--- Prompt ---
Only the lines from the start of the material through the line containing "return made" are to be extracted, exactly as they appear.

[Dataset records]
--------------------------------------------------

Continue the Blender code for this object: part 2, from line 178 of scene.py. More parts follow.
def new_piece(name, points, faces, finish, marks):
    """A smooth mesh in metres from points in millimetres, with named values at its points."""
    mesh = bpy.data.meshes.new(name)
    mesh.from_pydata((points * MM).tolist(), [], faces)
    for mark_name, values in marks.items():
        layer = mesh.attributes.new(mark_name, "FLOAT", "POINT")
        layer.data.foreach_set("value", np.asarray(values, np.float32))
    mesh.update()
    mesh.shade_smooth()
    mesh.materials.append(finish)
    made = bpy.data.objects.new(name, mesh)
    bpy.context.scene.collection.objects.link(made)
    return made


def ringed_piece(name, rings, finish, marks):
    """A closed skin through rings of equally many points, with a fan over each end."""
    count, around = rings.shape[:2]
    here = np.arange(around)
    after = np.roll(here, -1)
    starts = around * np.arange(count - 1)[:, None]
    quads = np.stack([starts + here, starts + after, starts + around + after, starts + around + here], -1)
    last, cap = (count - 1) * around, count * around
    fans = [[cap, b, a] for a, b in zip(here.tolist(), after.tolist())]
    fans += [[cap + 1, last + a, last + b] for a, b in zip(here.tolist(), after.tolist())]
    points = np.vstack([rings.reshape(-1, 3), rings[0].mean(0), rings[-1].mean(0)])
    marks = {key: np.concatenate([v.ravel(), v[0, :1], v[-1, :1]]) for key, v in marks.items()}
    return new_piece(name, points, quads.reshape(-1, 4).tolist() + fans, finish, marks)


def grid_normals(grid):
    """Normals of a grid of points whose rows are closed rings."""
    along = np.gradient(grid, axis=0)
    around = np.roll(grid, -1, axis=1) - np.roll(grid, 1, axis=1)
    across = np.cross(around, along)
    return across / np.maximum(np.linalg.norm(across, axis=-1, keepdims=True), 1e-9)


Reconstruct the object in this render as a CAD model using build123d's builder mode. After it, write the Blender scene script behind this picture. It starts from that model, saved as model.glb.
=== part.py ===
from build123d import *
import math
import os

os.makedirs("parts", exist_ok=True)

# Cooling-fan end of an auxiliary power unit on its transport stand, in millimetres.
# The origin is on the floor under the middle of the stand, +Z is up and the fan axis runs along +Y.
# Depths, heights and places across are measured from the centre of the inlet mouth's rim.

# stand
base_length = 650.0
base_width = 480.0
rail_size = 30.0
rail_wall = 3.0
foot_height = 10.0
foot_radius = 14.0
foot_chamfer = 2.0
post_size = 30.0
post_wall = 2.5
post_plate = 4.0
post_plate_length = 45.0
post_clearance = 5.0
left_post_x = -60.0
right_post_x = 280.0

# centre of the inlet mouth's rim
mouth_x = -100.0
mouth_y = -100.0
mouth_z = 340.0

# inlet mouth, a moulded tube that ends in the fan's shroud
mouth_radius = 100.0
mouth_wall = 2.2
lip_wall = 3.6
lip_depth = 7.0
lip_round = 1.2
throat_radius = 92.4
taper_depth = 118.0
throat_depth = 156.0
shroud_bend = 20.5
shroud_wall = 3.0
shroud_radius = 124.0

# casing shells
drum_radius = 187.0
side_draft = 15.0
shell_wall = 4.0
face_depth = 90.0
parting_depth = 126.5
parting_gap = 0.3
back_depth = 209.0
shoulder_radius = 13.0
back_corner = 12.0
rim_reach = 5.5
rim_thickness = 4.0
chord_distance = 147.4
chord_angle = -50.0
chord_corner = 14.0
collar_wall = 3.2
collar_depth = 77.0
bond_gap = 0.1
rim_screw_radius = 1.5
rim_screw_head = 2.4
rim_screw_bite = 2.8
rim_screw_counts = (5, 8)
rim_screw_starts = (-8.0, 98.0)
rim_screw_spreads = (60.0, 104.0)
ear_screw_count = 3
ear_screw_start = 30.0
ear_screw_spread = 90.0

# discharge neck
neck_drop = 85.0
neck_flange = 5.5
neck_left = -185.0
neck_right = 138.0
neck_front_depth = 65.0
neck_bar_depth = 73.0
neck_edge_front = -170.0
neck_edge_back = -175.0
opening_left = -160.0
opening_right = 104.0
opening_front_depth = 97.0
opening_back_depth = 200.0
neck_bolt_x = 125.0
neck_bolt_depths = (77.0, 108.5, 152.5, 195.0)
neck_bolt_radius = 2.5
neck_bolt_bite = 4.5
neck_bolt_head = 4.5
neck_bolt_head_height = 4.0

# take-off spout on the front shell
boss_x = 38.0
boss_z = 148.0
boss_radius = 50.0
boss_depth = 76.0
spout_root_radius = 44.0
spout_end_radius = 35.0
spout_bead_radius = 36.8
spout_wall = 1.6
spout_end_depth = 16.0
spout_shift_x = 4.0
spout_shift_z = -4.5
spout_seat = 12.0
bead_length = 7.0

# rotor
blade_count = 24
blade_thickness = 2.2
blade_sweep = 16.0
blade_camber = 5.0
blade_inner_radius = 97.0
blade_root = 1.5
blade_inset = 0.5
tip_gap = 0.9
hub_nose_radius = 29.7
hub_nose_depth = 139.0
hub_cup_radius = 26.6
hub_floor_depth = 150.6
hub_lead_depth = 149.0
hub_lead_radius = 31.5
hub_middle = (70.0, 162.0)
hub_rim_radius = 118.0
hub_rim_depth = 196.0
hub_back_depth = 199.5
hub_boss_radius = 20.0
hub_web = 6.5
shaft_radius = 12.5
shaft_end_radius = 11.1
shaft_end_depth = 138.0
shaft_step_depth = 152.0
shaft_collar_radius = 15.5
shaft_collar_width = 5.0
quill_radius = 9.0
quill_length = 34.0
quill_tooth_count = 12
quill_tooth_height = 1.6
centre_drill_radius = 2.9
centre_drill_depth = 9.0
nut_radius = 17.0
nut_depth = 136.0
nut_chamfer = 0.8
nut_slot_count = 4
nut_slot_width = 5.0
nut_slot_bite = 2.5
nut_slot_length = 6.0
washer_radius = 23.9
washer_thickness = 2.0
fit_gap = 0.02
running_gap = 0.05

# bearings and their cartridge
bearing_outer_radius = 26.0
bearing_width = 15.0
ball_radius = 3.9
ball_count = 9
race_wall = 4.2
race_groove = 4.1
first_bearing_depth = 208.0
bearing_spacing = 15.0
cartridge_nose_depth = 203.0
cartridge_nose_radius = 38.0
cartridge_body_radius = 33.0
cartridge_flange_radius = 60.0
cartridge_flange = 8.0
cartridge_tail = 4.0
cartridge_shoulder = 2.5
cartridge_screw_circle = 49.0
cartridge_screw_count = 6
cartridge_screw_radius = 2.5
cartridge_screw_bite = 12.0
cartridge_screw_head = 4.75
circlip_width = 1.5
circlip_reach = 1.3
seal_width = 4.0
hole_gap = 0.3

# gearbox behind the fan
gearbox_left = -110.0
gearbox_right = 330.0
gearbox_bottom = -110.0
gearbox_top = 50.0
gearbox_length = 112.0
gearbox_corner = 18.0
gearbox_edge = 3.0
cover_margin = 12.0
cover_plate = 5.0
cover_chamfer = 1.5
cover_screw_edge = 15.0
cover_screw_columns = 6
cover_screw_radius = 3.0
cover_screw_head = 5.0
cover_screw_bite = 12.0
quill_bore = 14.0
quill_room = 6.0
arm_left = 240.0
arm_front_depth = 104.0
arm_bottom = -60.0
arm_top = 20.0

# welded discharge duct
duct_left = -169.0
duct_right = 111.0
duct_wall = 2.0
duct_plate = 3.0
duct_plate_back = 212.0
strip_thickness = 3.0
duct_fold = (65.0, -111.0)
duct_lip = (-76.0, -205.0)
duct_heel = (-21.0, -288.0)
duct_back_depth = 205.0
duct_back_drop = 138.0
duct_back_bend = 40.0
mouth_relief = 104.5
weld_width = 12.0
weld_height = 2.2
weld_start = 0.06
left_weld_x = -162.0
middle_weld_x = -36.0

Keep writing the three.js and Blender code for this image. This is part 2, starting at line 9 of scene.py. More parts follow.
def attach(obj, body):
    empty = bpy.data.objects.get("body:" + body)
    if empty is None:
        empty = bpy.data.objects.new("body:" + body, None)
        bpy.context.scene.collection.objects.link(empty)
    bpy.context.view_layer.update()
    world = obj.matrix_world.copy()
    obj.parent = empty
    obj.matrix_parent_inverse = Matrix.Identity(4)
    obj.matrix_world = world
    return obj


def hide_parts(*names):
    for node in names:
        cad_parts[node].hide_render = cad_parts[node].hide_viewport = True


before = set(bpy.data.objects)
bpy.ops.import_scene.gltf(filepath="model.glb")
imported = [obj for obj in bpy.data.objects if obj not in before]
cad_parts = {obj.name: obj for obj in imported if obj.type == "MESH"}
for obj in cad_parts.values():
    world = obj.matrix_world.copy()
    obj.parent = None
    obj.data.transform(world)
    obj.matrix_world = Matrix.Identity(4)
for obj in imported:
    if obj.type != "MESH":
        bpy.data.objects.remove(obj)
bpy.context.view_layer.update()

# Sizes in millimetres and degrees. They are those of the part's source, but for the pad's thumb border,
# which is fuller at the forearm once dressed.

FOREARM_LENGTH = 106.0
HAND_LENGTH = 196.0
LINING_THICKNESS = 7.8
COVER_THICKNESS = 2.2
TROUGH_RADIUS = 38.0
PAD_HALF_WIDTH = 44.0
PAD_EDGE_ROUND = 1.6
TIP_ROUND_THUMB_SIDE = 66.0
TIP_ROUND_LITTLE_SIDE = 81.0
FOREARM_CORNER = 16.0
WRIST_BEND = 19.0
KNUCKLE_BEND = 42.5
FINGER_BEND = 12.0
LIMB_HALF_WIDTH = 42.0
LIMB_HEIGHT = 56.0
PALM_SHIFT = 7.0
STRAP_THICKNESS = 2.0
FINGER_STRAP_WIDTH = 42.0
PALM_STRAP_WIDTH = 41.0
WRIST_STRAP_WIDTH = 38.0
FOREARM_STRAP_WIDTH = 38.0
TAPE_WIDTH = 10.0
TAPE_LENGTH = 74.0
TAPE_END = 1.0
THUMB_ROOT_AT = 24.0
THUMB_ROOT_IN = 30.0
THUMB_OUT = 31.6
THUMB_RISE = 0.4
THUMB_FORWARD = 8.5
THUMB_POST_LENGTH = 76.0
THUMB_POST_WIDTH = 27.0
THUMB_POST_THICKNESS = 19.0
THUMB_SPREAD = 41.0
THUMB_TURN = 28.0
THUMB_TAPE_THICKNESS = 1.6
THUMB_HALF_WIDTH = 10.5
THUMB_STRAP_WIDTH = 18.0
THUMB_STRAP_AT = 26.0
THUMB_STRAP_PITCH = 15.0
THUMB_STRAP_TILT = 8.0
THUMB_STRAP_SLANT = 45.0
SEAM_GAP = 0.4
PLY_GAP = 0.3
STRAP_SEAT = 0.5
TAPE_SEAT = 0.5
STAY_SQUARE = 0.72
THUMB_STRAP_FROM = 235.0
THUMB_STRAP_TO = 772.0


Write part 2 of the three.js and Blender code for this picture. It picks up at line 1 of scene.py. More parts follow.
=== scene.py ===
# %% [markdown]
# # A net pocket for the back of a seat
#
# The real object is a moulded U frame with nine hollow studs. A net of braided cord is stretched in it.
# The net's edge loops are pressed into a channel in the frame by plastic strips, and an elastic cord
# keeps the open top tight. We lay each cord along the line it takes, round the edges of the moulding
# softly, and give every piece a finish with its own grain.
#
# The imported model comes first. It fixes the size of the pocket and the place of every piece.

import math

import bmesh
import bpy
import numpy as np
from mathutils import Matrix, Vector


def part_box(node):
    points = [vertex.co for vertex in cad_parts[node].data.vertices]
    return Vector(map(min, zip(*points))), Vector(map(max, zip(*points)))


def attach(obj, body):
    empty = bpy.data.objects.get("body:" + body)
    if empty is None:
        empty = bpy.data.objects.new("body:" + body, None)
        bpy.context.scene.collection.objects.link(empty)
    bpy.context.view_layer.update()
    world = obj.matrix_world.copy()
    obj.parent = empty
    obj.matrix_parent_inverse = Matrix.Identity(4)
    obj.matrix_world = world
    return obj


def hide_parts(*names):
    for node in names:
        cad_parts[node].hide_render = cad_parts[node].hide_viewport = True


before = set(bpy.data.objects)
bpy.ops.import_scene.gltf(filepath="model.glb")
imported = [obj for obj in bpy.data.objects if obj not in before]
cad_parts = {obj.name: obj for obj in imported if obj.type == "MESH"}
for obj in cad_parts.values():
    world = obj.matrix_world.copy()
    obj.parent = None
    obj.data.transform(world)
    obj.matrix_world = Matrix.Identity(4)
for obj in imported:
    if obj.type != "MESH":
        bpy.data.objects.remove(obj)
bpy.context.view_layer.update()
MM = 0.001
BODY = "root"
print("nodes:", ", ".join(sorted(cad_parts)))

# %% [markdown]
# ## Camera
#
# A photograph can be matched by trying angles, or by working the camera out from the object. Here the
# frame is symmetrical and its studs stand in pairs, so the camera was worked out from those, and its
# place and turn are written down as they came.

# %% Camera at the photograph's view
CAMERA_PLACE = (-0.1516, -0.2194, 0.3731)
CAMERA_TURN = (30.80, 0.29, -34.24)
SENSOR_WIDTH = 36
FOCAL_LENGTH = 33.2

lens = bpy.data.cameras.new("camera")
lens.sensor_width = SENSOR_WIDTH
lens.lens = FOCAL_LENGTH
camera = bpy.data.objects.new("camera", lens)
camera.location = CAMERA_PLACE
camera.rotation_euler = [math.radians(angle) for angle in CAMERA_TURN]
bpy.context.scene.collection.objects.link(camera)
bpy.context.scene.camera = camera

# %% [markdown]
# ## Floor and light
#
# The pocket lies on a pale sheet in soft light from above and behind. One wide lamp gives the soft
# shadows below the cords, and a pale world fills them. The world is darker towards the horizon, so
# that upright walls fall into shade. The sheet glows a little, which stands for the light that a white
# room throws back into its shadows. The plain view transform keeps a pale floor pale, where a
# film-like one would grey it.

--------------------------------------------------

--- Answer for this exercise ---
Continue the Blender code for this object: part 2, from line 178 of scene.py. More parts follow.
def new_piece(name, points, faces, finish, marks):
    """A smooth mesh in metres from points in millimetres, with named values at its points."""
    mesh = bpy.data.meshes.new(name)
    mesh.from_pydata((points * MM).tolist(), [], faces)
    for mark_name, values in marks.items():
        layer = mesh.attributes.new(mark_name, "FLOAT", "POINT")
        layer.data.foreach_set("value", np.asarray(values, np.float32))
    mesh.update()
    mesh.shade_smooth()
    mesh.materials.append(finish)
    made = bpy.data.objects.new(name, mesh)
    bpy.context.scene.collection.objects.link(made)
    return made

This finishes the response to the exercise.